# [MATERIAL PROVIDED]

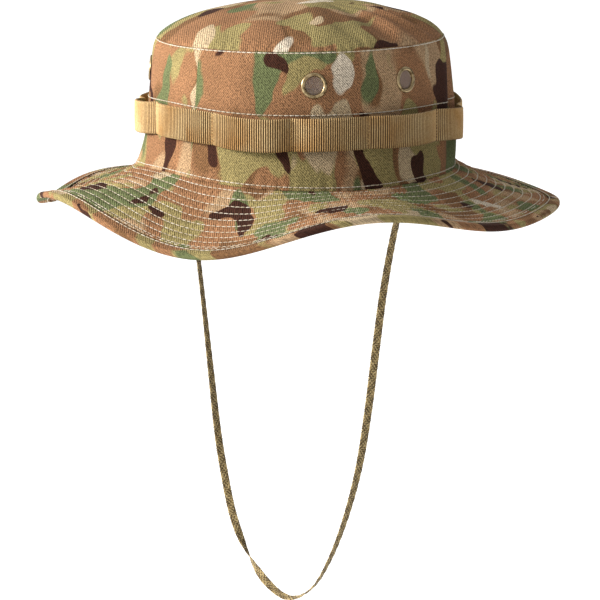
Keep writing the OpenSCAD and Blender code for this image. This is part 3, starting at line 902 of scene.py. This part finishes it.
sweatband_cloth = plain_cloth("sweatband_cloth", (168, 150, 112))
sweatband = surface("sweatband_tape", sweat_grid, sweat_uv, sweatband_cloth, closed_rows=True)
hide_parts("sweatband")
inner_runs = [(inner_point(ring, np.full(ring.shape, z), BAND_SET_IN + BAND_T + 0.25), -outward_of(ring))
              for z in (BAND_H - 3.0, 1.5)]
stitches("sweatband_stitching", inner_runs, cream_thread)

label_t = np.pi + np.linspace(-1, 1, LABEL_COLUMNS) * LABEL_W / 2 / HALF_Y
label_z = np.linspace(LABEL_Z, LABEL_Z + LABEL_H, LABEL_ROWS)
front_in = BAND_SET_IN + BAND_T + 0.3 + LABEL_T
label_cloth = new_material("label_cloth", paint(226, 220, 204), 0.85)[0]
t_lab, z_lab = np.meshgrid(label_t, label_z)
faces_grid = inner_point(t_lab, z_lab, front_in + 0.05 * np.sin(t_lab * 260) * np.sin(z_lab * 1.4))
i, j = np.meshgrid(np.arange(LABEL_ROWS - 1), np.arange(LABEL_COLUMNS - 1), indexing="ij")
first, over = i * LABEL_COLUMNS + j, (i + 1) * LABEL_COLUMNS + j
label_faces = np.stack([first, over, over + 1, first + 1], -1).reshape(-1, 4)
label = mesh_object("size_label_patch", faces_grid, label_faces, label_cloth)
edge = label.modifiers.new("label thickness", "SOLIDIFY")
edge.thickness, edge.offset = LABEL_T * MM, -1
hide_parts("size_label")
trim_t = np.pi + np.linspace(-1, 1, LABEL_COLUMNS) * (LABEL_W / 2 - LABEL_TRIM) / HALF_Y
low, high = LABEL_Z + LABEL_TRIM, LABEL_Z + LABEL_H - LABEL_TRIM
trim_z = np.linspace(low, high, 40)
trim_lines = [(trim_t, np.full(trim_t.shape, z)) for z in (low, high)]
trim_lines += [(np.full(trim_z.shape, t), trim_z) for t in (trim_t[0], trim_t[-1])]
label_runs = [(inner_point(t, z, front_in + 0.15), -outward_of(t)) for t, z in trim_lines]
stitches("label_stitching", label_runs, cream_thread, pitch=2.2, length=1.6, size=(0.4, 0.34), sag=0.2)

# [THE REQUEST]
All of the data needs to be printed once more, exactly.

# [RESULT OF THIS EXERCISE]
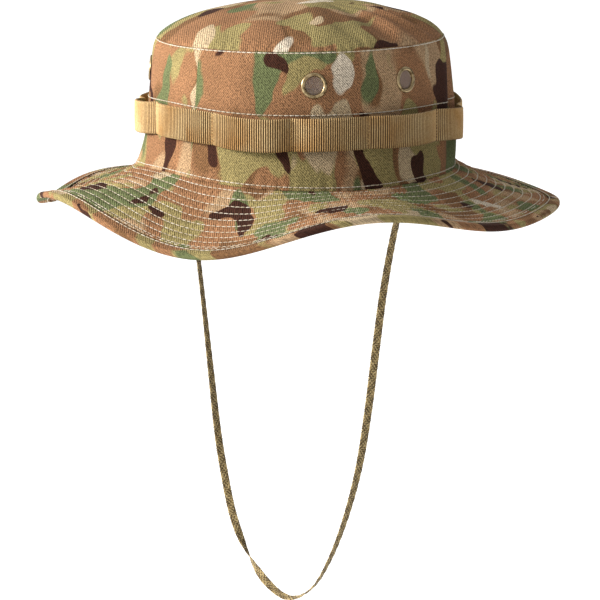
Keep writing the OpenSCAD and Blender code for this image. This is part 3, starting at line 902 of scene.py. This part finishes it.
sweatband_cloth = plain_cloth("sweatband_cloth", (168, 150, 112))
sweatband = surface("sweatband_tape", sweat_grid, sweat_uv, sweatband_cloth, closed_rows=True)
hide_parts("sweatband")
inner_runs = [(inner_point(ring, np.full(ring.shape, z), BAND_SET_IN + BAND_T + 0.25), -outward_of(ring))
              for z in (BAND_H - 3.0, 1.5)]
stitches("sweatband_stitching", inner_runs, cream_thread)

label_t = np.pi + np.linspace(-1, 1, LABEL_COLUMNS) * LABEL_W / 2 / HALF_Y
label_z = np.linspace(LABEL_Z, LABEL_Z + LABEL_H, LABEL_ROWS)
front_in = BAND_SET_IN + BAND_T + 0.3 + LABEL_T
label_cloth = new_material("label_cloth", paint(226, 220, 204), 0.85)[0]
t_lab, z_lab = np.meshgrid(label_t, label_z)
faces_grid = inner_point(t_lab, z_lab, front_in + 0.05 * np.sin(t_lab * 260) * np.sin(z_lab * 1.4))
i, j = np.meshgrid(np.arange(LABEL_ROWS - 1), np.arange(LABEL_COLUMNS - 1), indexing="ij")
first, over = i * LABEL_COLUMNS + j, (i + 1) * LABEL_COLUMNS + j
label_faces = np.stack([first, over, over + 1, first + 1], -1).reshape(-1, 4)
label = mesh_object("size_label_patch", faces_grid, label_faces, label_cloth)
edge = label.modifiers.new("label thickness", "SOLIDIFY")
edge.thickness, edge.offset = LABEL_T * MM, -1
hide_parts("size_label")
trim_t = np.pi + np.linspace(-1, 1, LABEL_COLUMNS) * (LABEL_W / 2 - LABEL_TRIM) / HALF_Y
low, high = LABEL_Z + LABEL_TRIM, LABEL_Z + LABEL_H - LABEL_TRIM
trim_z = np.linspace(low, high, 40)
trim_lines = [(trim_t, np.full(trim_t.shape, z)) for z in (low, high)]
trim_lines += [(np.full(trim_z.shape, t), trim_z) for t in (trim_t[0], trim_t[-1])]
label_runs = [(inner_point(t, z, front_in + 0.15), -outward_of(t)) for t, z in trim_lines]
stitches("label_stitching", label_runs, cream_thread, pitch=2.2, length=1.6, size=(0.4, 0.34), sag=0.2)